** BEGIN Given information **

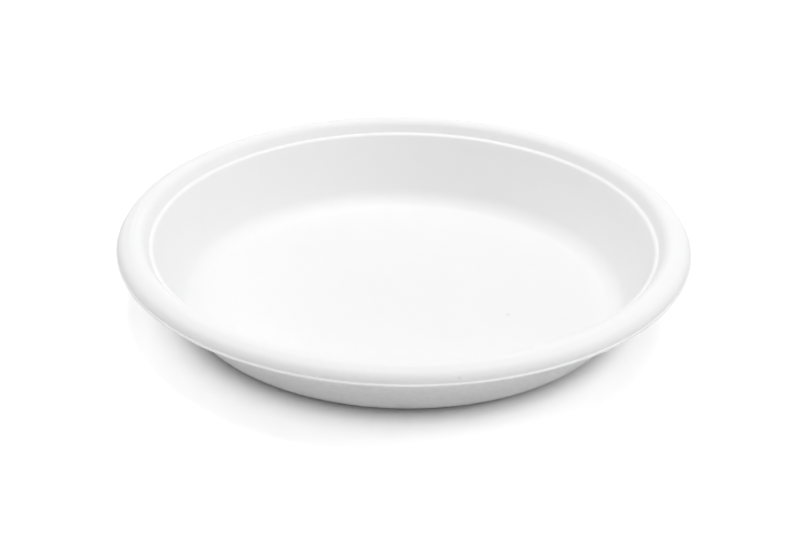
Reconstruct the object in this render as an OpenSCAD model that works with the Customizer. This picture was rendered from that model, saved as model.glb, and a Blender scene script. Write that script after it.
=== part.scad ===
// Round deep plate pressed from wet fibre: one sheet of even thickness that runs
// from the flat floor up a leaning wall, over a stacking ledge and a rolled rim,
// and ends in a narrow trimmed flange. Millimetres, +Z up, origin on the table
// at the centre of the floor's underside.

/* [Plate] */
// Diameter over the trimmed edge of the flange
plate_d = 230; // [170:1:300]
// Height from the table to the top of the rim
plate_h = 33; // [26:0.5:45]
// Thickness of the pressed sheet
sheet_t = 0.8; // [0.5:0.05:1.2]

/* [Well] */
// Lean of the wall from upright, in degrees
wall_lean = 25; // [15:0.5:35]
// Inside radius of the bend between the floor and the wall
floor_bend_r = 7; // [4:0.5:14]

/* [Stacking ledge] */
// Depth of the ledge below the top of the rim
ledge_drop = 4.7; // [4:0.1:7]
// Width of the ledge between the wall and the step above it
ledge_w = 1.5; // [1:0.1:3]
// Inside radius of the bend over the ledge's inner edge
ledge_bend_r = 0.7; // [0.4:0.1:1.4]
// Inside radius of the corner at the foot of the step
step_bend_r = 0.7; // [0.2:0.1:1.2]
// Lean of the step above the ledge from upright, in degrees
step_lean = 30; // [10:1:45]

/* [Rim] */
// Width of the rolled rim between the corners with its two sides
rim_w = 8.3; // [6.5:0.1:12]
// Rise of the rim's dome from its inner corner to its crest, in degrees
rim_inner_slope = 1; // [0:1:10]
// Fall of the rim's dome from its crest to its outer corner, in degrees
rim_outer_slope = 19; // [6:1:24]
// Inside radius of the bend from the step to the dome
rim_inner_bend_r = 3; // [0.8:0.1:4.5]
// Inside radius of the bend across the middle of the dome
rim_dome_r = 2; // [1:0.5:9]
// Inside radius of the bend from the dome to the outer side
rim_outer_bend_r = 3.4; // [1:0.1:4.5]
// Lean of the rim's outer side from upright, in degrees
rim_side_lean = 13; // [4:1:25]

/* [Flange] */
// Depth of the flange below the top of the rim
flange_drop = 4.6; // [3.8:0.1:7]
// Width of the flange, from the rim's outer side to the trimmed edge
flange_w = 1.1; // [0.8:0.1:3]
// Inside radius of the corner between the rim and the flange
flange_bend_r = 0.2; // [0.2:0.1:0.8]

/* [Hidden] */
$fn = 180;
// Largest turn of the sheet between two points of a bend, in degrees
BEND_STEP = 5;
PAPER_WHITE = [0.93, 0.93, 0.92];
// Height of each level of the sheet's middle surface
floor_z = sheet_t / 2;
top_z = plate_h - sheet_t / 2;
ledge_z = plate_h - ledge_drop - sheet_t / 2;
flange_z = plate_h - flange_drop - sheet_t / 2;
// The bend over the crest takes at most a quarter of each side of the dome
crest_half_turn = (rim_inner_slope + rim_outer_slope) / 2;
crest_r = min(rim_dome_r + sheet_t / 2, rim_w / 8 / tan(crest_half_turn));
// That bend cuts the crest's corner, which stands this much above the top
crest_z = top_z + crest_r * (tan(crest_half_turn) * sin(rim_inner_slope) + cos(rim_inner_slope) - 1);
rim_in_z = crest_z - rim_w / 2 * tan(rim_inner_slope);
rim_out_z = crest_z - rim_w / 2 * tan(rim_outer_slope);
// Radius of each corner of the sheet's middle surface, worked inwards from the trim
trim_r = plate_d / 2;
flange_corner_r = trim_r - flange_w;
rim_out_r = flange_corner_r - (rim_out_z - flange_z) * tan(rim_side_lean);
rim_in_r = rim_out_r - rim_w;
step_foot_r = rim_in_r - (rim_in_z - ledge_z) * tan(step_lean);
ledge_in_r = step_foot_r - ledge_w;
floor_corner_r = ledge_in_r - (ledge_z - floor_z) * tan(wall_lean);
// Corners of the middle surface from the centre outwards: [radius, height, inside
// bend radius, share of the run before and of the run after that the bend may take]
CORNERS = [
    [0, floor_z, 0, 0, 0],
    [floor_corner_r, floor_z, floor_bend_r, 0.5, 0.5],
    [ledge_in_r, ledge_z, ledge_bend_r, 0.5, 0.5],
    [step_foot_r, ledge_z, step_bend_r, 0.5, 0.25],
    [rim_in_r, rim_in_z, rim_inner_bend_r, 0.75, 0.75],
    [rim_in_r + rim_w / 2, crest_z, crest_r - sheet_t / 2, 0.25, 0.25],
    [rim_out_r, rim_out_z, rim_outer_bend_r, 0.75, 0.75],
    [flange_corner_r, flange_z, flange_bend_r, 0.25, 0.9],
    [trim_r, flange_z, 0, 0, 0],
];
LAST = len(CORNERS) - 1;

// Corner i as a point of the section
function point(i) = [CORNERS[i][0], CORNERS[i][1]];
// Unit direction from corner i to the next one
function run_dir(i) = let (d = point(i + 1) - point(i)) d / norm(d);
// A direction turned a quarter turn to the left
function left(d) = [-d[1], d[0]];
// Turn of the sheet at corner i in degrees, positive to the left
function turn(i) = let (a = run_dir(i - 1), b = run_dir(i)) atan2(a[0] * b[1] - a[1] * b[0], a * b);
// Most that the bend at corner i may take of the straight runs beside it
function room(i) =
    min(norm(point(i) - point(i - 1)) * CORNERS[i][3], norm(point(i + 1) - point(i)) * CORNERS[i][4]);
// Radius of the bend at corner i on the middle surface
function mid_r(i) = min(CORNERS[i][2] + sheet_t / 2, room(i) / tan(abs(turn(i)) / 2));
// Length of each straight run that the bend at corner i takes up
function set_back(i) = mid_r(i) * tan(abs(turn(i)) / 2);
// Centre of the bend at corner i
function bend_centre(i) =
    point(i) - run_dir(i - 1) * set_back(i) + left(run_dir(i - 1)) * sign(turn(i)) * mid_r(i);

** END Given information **

## Set exercise
Restate word for word only the lines running from the beginning of the data to the line holding "step_lean = 30; // [10:1:45]", both included.

## Finished exercise
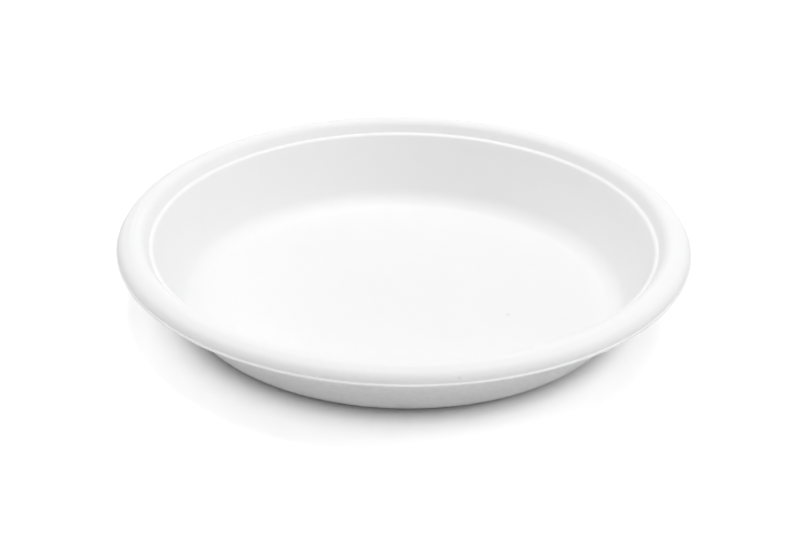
Reconstruct the object in this render as an OpenSCAD model that works with the Customizer. This picture was rendered from that model, saved as model.glb, and a Blender scene script. Write that script after it.
=== part.scad ===
// Round deep plate pressed from wet fibre: one sheet of even thickness that runs
// from the flat floor up a leaning wall, over a stacking ledge and a rolled rim,
// and ends in a narrow trimmed flange. Millimetres, +Z up, origin on the table
// at the centre of the floor's underside.

/* [Plate] */
// Diameter over the trimmed edge of the flange
plate_d = 230; // [170:1:300]
// Height from the table to the top of the rim
plate_h = 33; // [26:0.5:45]
// Thickness of the pressed sheet
sheet_t = 0.8; // [0.5:0.05:1.2]

/* [Well] */
// Lean of the wall from upright, in degrees
wall_lean = 25; // [15:0.5:35]
// Inside radius of the bend between the floor and the wall
floor_bend_r = 7; // [4:0.5:14]

/* [Stacking ledge] */
// Depth of the ledge below the top of the rim
ledge_drop = 4.7; // [4:0.1:7]
// Width of the ledge between the wall and the step above it
ledge_w = 1.5; // [1:0.1:3]
// Inside radius of the bend over the ledge's inner edge
ledge_bend_r = 0.7; // [0.4:0.1:1.4]
// Inside radius of the corner at the foot of the step
step_bend_r = 0.7; // [0.2:0.1:1.2]
// Lean of the step above the ledge from upright, in degrees
step_lean = 30; // [10:1:45]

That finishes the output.